As mentioned previously, GASB 87 does not specifically address the definition of the implicit rate. However, it is important to note the evaluation of initial direct costs when comparing the calculation of the implicit rate under GASB 87 and ASC 842.
ASC 842 outlines specific guidelines for the treatment of initial direct costs based on the type of lease (operating, sales-type or direct financing). GASB 87, on the other hand, does not provide specific requirements as there is no longer a lease classification distinction under the new standard. It simply states that a lessor’s initial direct costs are to be recognized as outflows of resources when incurred. Therefore, it’s important to note that under ASC 842 only deferred initial direct costs of the lessor factor into the implicit rate calculation but under GASB 87, since initial direct costs are not deferred, all initial direct costs are included in the calculation.
To further illustrate the implicit interest rate, let’s walk through an example of how to calculate the rate for a lessor following GASB 87. Assume a city leases equipment to a school system for 5 years starting at the beginning of July 2019. The city will collect $3,500 annually for the rental of the equipment, payable on the anniversary of commencement. In order to execute the lease, the lessor paid $200 in administrative fees to a third party. Please see below for a listing of the described facts.
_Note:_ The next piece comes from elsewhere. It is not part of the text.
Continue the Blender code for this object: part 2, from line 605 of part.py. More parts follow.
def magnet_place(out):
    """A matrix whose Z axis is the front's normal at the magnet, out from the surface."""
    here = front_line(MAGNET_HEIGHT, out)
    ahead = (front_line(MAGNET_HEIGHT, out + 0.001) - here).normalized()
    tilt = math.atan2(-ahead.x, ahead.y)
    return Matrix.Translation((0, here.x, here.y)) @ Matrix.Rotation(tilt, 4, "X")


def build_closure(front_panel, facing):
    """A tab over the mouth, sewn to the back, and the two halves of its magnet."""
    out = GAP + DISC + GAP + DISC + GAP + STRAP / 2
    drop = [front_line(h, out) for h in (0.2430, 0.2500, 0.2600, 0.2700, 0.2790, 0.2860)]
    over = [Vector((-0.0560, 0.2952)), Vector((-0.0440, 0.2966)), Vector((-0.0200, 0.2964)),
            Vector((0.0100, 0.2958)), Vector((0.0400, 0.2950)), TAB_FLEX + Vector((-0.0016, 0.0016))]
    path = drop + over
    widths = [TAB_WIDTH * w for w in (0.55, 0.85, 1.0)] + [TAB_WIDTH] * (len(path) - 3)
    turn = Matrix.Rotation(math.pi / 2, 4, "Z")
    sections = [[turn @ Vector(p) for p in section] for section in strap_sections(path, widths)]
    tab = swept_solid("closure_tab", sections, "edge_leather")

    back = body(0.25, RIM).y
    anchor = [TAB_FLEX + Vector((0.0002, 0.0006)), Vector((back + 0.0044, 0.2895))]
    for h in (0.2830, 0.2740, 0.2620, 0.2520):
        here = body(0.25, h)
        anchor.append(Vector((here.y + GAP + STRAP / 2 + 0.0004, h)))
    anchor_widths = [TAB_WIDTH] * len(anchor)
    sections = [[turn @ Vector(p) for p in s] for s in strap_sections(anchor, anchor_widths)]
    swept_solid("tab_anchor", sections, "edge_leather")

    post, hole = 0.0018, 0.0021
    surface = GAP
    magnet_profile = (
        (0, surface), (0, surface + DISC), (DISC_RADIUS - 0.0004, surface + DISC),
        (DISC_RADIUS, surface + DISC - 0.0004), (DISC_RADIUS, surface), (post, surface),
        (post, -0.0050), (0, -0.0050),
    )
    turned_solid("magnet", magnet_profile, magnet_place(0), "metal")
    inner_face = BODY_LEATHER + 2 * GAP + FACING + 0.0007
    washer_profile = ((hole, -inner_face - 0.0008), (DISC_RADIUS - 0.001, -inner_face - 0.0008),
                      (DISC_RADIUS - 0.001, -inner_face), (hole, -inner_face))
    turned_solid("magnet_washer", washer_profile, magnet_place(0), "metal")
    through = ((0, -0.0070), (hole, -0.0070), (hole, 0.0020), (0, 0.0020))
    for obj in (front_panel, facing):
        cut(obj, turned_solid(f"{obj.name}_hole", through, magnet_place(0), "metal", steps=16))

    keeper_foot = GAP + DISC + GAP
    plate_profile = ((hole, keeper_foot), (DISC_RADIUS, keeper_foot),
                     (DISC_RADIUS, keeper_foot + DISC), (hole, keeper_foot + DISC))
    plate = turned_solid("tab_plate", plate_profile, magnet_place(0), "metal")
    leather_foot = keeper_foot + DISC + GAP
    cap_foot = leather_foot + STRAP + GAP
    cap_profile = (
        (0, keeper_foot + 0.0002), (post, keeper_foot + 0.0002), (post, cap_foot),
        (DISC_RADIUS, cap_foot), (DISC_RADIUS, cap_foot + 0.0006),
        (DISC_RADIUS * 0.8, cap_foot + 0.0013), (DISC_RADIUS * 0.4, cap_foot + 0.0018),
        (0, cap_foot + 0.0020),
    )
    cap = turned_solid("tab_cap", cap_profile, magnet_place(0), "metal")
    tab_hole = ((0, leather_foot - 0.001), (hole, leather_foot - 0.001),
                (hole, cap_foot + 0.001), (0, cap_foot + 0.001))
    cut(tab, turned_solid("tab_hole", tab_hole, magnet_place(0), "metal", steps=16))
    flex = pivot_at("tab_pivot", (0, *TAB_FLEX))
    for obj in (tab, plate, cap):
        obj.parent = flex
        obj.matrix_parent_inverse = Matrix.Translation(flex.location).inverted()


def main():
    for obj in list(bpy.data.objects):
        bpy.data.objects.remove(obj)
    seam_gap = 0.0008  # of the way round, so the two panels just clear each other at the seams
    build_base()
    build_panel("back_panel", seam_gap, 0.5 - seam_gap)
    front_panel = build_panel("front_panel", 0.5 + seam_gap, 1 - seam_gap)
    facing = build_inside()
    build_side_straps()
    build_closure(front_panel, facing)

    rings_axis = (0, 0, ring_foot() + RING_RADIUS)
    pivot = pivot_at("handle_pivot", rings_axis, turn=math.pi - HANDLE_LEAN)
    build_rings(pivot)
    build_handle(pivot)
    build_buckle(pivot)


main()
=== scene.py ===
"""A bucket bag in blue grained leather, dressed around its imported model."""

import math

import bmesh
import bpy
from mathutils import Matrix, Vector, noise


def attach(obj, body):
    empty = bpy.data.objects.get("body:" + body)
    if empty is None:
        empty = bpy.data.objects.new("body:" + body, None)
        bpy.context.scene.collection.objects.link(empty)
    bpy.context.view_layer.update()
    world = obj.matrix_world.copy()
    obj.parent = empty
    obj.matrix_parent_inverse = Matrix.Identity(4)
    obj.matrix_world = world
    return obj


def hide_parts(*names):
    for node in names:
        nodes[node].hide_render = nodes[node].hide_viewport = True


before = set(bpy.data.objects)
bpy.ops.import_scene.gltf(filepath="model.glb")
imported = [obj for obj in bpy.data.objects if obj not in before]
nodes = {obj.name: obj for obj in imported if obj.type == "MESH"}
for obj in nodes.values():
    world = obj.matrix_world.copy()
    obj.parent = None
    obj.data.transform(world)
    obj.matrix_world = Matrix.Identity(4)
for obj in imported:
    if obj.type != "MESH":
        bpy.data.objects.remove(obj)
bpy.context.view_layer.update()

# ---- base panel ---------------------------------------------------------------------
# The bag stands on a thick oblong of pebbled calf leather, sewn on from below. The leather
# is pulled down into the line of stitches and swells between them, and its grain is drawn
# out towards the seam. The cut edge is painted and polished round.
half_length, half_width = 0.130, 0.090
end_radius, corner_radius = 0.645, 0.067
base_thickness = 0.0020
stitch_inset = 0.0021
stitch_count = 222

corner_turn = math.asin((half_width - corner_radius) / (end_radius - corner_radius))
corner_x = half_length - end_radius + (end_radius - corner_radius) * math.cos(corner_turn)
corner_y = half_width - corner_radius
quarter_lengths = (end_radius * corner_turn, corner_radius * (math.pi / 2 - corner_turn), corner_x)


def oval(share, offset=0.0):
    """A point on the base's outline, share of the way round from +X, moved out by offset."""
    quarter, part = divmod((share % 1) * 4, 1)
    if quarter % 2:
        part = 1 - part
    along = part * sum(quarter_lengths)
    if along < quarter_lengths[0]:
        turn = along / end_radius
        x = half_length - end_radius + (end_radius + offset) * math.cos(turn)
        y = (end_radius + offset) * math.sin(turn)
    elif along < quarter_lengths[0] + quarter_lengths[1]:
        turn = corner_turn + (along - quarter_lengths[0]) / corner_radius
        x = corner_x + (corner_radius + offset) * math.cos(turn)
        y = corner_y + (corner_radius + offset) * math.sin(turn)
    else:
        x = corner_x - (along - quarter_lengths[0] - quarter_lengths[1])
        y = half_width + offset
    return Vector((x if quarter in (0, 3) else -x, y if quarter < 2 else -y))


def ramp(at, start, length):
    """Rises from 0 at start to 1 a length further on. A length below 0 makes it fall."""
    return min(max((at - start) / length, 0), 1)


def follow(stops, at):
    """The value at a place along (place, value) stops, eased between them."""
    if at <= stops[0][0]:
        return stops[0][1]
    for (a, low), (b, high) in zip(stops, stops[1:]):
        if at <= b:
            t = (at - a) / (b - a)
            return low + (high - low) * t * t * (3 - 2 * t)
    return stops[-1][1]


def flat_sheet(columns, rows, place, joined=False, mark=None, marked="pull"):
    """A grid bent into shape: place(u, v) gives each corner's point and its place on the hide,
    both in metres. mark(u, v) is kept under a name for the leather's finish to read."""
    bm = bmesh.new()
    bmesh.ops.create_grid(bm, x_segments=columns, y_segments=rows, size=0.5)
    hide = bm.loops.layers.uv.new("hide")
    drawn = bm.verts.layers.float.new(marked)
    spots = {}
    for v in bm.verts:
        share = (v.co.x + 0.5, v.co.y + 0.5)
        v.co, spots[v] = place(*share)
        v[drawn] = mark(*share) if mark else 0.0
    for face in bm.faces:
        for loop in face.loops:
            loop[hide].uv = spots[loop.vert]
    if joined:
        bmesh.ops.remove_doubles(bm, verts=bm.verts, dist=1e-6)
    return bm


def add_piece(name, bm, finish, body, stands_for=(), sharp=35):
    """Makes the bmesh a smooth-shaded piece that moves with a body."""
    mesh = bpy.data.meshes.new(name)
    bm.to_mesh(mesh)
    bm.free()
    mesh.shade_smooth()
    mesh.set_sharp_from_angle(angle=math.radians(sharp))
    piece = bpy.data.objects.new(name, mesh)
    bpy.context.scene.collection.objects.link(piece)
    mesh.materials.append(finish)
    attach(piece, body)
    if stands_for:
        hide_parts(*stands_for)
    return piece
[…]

Lease Commencement Date: 7/1/2019
Lease End Date: 6/30/2024
Base Rent: $3,500 annually
Lessor Initial Direct Costs: $200
Lessor Lease Classification Prior to Transition: Operating
The city has a June 30 fiscal year-end and will adopt the new lease accounting standard as of July 2021. Therefore, the lease will only have three years remaining at the date of transition. Also, the equipment has a fair value of $10,000 as of July 1, 2021.
Transition Date: 7/1/2021
Fair Value of the Asset: $10,000
To calculate the implicit rate in the lease, we will use the internal rate of return function (IRR) within Excel. The table below displays the details of the lease necessary for the calculation. The number of periods starts at 0 as the payments are made at the beginning of the fiscal year. As of July 1, 2021, the city will recognize an initial net cash flow of $6,500 which is the difference between the $10,000 fair value of the asset and the $3,500 rent payment for the year.
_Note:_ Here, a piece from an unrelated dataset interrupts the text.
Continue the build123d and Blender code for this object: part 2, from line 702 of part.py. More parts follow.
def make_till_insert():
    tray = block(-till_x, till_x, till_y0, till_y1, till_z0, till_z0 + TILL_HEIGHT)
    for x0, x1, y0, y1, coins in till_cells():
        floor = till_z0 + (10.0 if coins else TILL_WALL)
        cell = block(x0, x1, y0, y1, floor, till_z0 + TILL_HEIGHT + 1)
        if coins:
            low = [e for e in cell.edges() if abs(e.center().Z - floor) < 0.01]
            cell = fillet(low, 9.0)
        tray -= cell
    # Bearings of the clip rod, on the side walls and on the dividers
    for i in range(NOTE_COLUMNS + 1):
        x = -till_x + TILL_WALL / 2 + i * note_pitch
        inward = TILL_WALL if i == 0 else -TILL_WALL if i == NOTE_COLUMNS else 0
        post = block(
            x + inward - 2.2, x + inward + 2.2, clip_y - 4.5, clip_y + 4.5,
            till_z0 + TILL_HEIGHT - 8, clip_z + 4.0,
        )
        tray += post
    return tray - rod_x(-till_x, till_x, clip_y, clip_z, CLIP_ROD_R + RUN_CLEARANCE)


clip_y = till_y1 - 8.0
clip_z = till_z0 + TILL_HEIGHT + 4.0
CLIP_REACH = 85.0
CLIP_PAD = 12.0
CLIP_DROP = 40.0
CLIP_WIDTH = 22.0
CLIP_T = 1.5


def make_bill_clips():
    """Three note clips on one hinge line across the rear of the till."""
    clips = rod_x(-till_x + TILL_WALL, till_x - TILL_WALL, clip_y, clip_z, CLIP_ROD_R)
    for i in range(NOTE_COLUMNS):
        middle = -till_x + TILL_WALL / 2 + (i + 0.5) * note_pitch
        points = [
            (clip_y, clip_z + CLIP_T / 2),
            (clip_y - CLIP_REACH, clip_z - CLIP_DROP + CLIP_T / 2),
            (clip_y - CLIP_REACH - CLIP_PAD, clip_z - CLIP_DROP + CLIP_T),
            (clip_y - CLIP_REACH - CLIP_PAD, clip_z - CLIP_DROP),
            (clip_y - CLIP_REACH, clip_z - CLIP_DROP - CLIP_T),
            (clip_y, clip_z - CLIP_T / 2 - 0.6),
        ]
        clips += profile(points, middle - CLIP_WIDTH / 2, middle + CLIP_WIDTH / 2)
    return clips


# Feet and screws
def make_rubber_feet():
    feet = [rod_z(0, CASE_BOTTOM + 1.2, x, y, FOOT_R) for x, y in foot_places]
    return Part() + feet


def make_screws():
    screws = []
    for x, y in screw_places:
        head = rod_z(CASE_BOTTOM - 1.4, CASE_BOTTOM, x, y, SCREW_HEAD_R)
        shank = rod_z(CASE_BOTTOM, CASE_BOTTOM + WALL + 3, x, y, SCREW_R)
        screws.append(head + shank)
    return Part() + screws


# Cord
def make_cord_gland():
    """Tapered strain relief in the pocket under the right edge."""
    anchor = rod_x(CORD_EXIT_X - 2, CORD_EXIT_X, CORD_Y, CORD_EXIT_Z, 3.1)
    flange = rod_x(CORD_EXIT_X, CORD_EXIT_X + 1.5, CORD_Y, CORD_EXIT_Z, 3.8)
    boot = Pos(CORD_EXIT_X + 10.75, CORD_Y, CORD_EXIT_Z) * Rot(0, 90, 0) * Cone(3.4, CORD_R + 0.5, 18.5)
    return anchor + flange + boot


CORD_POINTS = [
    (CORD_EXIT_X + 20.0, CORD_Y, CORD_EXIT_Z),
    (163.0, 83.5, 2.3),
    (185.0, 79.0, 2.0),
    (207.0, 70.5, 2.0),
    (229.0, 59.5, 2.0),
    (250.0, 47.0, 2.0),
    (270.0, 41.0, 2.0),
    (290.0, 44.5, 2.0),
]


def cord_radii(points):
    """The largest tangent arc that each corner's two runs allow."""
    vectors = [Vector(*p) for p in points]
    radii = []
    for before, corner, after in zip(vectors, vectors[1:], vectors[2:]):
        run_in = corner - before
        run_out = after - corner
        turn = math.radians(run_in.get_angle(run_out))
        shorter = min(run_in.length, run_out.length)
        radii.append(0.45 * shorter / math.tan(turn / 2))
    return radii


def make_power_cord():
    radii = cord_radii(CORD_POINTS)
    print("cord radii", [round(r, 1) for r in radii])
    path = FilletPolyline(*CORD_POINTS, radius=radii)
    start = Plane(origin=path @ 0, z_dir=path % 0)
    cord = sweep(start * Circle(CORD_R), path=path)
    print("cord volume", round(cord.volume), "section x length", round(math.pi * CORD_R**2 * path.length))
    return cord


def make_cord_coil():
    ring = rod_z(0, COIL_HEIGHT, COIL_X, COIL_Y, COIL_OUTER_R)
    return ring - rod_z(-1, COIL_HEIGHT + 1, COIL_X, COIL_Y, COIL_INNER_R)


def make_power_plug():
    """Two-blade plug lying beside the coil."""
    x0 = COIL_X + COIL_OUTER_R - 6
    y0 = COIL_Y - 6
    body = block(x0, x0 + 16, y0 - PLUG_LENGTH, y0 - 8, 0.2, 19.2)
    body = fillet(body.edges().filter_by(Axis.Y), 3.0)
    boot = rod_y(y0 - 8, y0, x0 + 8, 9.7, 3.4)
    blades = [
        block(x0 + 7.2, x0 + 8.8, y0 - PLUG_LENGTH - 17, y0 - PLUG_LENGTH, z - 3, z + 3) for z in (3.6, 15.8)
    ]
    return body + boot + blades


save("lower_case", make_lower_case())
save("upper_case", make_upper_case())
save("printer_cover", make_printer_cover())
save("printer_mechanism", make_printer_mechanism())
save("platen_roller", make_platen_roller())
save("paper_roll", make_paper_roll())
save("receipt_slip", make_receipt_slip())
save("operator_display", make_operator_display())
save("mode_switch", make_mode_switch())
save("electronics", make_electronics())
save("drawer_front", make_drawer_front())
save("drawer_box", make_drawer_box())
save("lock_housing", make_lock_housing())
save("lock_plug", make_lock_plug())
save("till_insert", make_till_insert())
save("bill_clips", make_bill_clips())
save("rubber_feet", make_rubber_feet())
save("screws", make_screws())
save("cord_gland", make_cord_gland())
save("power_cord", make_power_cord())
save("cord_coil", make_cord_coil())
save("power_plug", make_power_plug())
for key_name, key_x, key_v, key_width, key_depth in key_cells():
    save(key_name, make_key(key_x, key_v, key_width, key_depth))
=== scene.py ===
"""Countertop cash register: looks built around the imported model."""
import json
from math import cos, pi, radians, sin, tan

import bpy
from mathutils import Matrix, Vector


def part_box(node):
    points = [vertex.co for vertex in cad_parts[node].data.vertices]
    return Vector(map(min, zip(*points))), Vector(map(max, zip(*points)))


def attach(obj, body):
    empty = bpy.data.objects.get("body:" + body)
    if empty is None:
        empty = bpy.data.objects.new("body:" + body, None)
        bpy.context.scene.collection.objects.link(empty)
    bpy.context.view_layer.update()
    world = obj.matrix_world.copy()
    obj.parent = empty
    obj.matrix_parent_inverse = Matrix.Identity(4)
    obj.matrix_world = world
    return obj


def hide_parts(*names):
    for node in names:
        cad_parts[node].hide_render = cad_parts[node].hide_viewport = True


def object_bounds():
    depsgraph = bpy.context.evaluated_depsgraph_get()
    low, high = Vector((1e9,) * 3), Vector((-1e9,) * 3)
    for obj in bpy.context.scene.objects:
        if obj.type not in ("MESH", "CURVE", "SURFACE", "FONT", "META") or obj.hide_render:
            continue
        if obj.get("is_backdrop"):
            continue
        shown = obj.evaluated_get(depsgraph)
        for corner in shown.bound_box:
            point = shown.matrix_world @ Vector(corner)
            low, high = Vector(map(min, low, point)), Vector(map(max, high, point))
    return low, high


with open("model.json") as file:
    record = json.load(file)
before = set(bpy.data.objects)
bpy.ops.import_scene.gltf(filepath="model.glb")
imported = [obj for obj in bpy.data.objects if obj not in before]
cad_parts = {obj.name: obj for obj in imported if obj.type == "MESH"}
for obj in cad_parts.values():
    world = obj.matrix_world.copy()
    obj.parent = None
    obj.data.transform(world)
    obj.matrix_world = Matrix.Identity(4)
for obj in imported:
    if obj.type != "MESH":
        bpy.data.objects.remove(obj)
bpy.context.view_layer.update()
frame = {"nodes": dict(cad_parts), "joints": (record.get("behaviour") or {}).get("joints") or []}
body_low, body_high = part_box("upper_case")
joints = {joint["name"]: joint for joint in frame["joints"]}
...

The IRR for the net cash flow over the three remaining periods of the lease is 5.09%.
When calculating the implicit rate at the beginning of the lease term, the lessor’s initial direct costs should be recognized as an outflow in the initial net cash flow. Based on the details of this example, however, the lessor would have already incurred these costs.
Validating the interest rate is helpful to both the lessee and lessor. The lessee can verify that an appropriate rate is being charged by the lessor or the implicit rate they estimated is appropriate. The lessor can confirm the terms within the lease agreement and what will be charged to the lessee.
To validate the implicit rate calculated in the example, we will use LeaseQuery’s Present Value Calculator. The number of payment periods remaining in the lease term as of the city’s transition date is three. Using the rate we previously calculated, 5.09%, we determine that the present value of the $3,500 annual payments is $10,000, the fair value of the asset.
Determining the appropriate interest rate is critical for compliance under the new lease accounting standard for both the lessee and lessor. More specifically, the implicit interest rate under GASB 87 provides the internal rate of return necessary for establishing the lease liability and lease receivable for lessee and lessor, respectively. Due to lessee limitations, the implicit rate may not be readily available. However, the lessor should have the necessary details to calculate the implicit rate. To calculate the rate, lessees and lessors alike need to understand the lease payments, unguaranteed residual value, fair value, and initial direct costs.